>>>

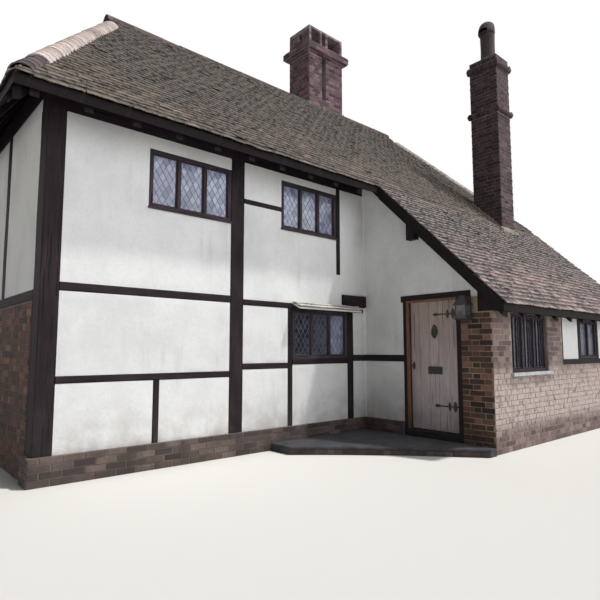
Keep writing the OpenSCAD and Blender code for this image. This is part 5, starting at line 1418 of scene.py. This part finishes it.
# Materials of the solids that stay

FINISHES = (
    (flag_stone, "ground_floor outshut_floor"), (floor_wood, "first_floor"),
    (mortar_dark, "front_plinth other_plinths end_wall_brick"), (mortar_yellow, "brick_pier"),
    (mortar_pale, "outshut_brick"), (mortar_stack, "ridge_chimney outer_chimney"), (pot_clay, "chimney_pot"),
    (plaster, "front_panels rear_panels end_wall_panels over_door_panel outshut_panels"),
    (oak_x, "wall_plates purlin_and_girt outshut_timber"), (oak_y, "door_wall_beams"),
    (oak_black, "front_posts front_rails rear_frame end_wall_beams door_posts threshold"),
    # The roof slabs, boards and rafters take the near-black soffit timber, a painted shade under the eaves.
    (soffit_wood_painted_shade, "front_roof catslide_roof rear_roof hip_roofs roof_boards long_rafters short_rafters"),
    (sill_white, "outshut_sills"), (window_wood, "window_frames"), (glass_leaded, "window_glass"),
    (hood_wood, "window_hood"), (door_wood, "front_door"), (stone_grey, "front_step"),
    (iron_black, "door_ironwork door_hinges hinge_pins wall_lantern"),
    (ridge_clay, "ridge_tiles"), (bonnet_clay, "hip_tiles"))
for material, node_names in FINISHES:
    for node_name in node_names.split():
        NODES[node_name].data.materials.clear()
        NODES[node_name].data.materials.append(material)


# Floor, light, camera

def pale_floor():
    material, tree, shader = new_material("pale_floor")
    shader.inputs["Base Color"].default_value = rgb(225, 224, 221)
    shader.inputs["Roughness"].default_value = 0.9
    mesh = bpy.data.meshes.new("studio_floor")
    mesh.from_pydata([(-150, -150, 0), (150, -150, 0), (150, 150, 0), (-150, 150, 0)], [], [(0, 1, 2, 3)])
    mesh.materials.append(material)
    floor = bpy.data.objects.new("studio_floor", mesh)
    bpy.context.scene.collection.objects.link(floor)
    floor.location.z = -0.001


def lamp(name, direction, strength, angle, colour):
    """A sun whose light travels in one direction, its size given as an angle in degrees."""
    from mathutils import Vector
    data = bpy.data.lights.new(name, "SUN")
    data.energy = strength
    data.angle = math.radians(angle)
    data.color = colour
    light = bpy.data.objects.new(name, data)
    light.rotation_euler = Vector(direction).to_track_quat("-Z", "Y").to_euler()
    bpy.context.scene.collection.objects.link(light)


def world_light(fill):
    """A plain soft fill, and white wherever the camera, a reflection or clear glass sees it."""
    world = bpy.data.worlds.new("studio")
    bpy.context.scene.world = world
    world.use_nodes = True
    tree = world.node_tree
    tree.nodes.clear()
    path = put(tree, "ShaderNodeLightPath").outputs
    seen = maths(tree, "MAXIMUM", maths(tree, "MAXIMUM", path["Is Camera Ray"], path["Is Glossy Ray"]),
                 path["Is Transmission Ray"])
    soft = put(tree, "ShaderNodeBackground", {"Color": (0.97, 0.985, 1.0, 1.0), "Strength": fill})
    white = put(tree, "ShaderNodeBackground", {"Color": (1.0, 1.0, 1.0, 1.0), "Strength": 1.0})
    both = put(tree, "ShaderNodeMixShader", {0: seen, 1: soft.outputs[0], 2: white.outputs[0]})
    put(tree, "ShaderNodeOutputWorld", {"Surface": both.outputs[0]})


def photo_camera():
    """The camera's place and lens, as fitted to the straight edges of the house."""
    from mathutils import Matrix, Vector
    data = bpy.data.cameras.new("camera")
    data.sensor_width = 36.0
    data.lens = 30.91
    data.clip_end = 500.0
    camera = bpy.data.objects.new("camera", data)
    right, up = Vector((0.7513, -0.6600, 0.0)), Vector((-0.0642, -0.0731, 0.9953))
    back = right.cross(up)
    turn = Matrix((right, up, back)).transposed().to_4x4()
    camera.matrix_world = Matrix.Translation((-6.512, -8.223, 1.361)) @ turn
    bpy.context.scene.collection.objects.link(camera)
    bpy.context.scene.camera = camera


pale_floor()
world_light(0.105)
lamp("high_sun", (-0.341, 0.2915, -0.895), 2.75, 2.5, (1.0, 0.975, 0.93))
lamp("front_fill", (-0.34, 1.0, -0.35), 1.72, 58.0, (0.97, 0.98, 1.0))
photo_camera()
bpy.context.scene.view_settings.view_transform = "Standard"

<<<

### What to produce
Include the first line, the line containing "# Floor, light, camera", and every line between them, copied exactly from the material above; output no other line.

### Finished answer
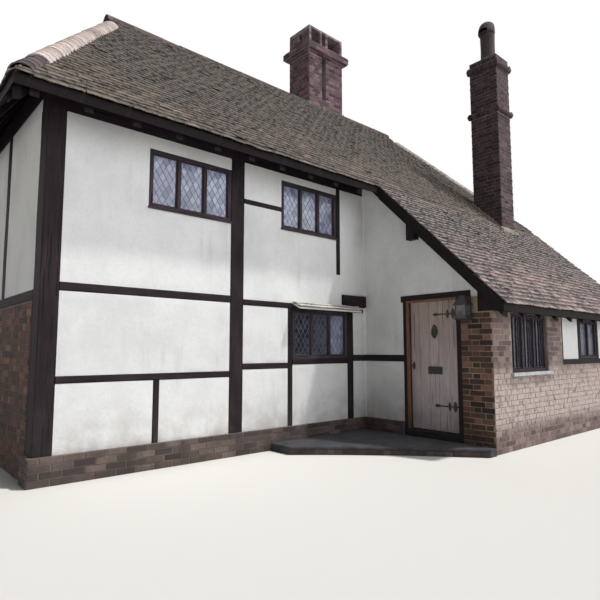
Keep writing the OpenSCAD and Blender code for this image. This is part 5, starting at line 1418 of scene.py. This part finishes it.
# Materials of the solids that stay

FINISHES = (
    (flag_stone, "ground_floor outshut_floor"), (floor_wood, "first_floor"),
    (mortar_dark, "front_plinth other_plinths end_wall_brick"), (mortar_yellow, "brick_pier"),
    (mortar_pale, "outshut_brick"), (mortar_stack, "ridge_chimney outer_chimney"), (pot_clay, "chimney_pot"),
    (plaster, "front_panels rear_panels end_wall_panels over_door_panel outshut_panels"),
    (oak_x, "wall_plates purlin_and_girt outshut_timber"), (oak_y, "door_wall_beams"),
    (oak_black, "front_posts front_rails rear_frame end_wall_beams door_posts threshold"),
    # The roof slabs, boards and rafters take the near-black soffit timber, a painted shade under the eaves.
    (soffit_wood_painted_shade, "front_roof catslide_roof rear_roof hip_roofs roof_boards long_rafters short_rafters"),
    (sill_white, "outshut_sills"), (window_wood, "window_frames"), (glass_leaded, "window_glass"),
    (hood_wood, "window_hood"), (door_wood, "front_door"), (stone_grey, "front_step"),
    (iron_black, "door_ironwork door_hinges hinge_pins wall_lantern"),
    (ridge_clay, "ridge_tiles"), (bonnet_clay, "hip_tiles"))
for material, node_names in FINISHES:
    for node_name in node_names.split():
        NODES[node_name].data.materials.clear()
        NODES[node_name].data.materials.append(material)


# Floor, light, camera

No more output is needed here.